* WRITTEN REQUEST
Set down each line from the one containing "whole = Compound(list(nodes.values())).bounding_box()" to the one containing "cad_parts[node].hide_render = cad_parts[node].hide_viewport", inclusive, exactly as written and with nothing further.

====================

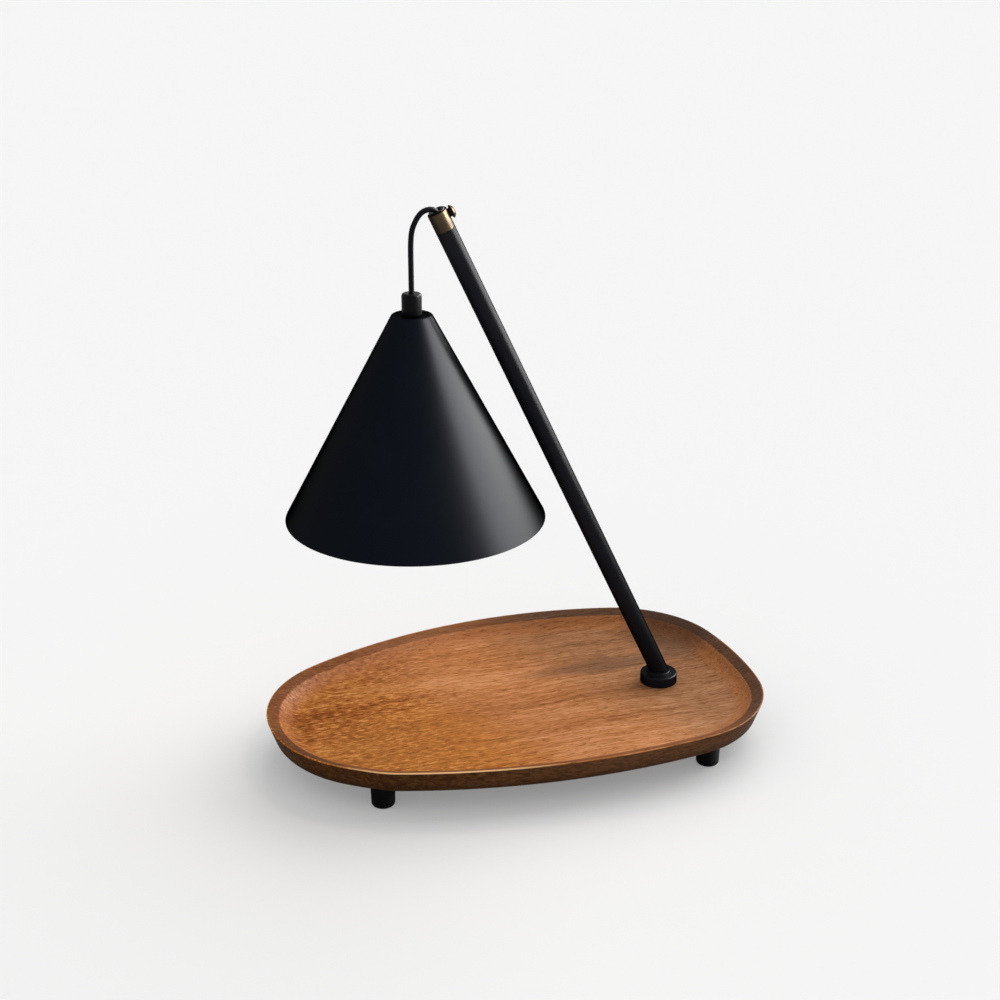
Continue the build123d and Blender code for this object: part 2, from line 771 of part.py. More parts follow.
block_head_z = block_low + wood_screw_head_height
nodes = {
    "wood_tray": wood_tray(),
    "foot_washers": Compound([place * foot_washer() for place in foot_places.values()]),
    "foot_screws": Compound([place * wood_screw(foot_washer_low) for place in foot_places.values()]),
    "arm_hub": arm_hub(),
    "hub_washer": hub_washer(),
    "hub_nut": hub_nut(),
    "arm_tube": arm_tube(),
    "tube_ferrule": tube_ferrule(),
    "cord_bush": cord_bush(),
    "clamp_pad": clamp_pad(),
    "thumb_screw": thumb_screw(),
    "screw_washer": screw_washer(),
    "arm_lead": arm_lead(),
    "lead_clip": lead_clip(),
    "clip_screws": Compound([place * wood_screw(under_z - clip_sheet) for place in clip_screw_places]),
    "mains_block": mains_block(),
    "block_screws": Compound([place * wood_screw(block_head_z) for place in block_screw_places]),
    "mains_gland": mains_gland(),
    "cord_bend": cord_bend(),
    "cord_drop": cord_drop(),
    "cord_grip": cord_grip(),
    "grip_screw": grip_screw(),
    "shade_nipple": shade_nipple(),
    "shade": shade(),
    "inner_washer": inner_washer(),
    "inner_nut": inner_nut(),
    "holder_bracket": holder_bracket(),
    "holder_screws": holder_screws(),
    "lamp_holder": lamp_holder(),
    "holder_contacts": holder_contacts(),
    "shade_lead": shade_lead(),
    "holder_wires": holder_wires(),
    "lamp_pins": lamp_pins(),
    "lamp_base": lamp_base(),
    "lamp_bowl": lamp_bowl(),
    "lamp_lens": lamp_lens(),
    "lamp_capsule": lamp_capsule(),
}
for name, place in foot_places.items():
    nodes[name] = place * rubber_foot()

os.makedirs("parts", exist_ok=True)
for name, shape in nodes.items():
    export_step(shape, f"parts/{name}.step")
whole = Compound(list(nodes.values())).bounding_box()
print(len(nodes), "nodes, from", whole.min, "to", whole.max)
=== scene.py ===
import json
import math

import bmesh
import bpy
from mathutils import Matrix, Vector


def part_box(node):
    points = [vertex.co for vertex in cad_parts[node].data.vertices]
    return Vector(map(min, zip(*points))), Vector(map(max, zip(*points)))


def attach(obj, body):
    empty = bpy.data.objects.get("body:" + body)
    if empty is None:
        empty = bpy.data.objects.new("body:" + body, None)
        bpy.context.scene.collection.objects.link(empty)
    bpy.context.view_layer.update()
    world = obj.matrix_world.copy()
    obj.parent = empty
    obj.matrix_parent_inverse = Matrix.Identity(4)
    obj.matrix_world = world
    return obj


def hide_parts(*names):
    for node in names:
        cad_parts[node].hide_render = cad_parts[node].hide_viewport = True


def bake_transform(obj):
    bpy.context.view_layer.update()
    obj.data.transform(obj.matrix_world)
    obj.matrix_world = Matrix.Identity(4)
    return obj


# A candle warmer lamp: oiled wooden tray, leaning black arm with a brass mouth, and a
# black cone of a shade that hangs on its cord. Metres, +Z up, front towards -Y.

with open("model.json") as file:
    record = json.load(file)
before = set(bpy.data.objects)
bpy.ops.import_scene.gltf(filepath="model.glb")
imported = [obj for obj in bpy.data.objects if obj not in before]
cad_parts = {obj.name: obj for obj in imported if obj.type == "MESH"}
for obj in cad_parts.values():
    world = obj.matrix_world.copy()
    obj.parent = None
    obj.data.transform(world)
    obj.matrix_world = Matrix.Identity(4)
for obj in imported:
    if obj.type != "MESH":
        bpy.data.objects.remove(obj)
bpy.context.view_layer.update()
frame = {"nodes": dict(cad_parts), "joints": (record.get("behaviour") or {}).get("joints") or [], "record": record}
nodes = frame["nodes"]
joints = {joint["name"]: joint for joint in frame["joints"]}
mm = 0.001

# Places read from the frame
shadeLow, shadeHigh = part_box("shade")
shadeX, shadeY = (shadeLow.x + shadeHigh.x) / 2, (shadeLow.y + shadeHigh.y) / 2
shadePlace = Matrix.Translation((shadeX, shadeY, 0))
armBack = Vector(joints["clamp_travel"]["axis"])  # square to the arm, away from the shade
armUp = Vector((-armBack.z, 0, armBack.x))
screwBelowMouth = 4.2 * mm
mouth = Vector(joints["thumb_turn"]["pos_m"]) + armUp * screwBelowMouth
armPlace = Matrix.Translation(mouth) @ Matrix((armBack, Vector((0, 1, 0)), armUp)).transposed().to_4x4()


def standing(low, high):
    # upright on the middle of a box
    return Matrix.Translation(((low.x + high.x) / 2, (low.y + high.y) / 2, 0))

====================

* WRITTEN ANSWER
whole = Compound(list(nodes.values())).bounding_box()
print(len(nodes), "nodes, from", whole.min, "to", whole.max)
=== scene.py ===
import json
import math

import bmesh
import bpy
from mathutils import Matrix, Vector


def part_box(node):
    points = [vertex.co for vertex in cad_parts[node].data.vertices]
    return Vector(map(min, zip(*points))), Vector(map(max, zip(*points)))


def attach(obj, body):
    empty = bpy.data.objects.get("body:" + body)
    if empty is None:
        empty = bpy.data.objects.new("body:" + body, None)
        bpy.context.scene.collection.objects.link(empty)
    bpy.context.view_layer.update()
    world = obj.matrix_world.copy()
    obj.parent = empty
    obj.matrix_parent_inverse = Matrix.Identity(4)
    obj.matrix_world = world
    return obj


def hide_parts(*names):
    for node in names:
        cad_parts[node].hide_render = cad_parts[node].hide_viewport = True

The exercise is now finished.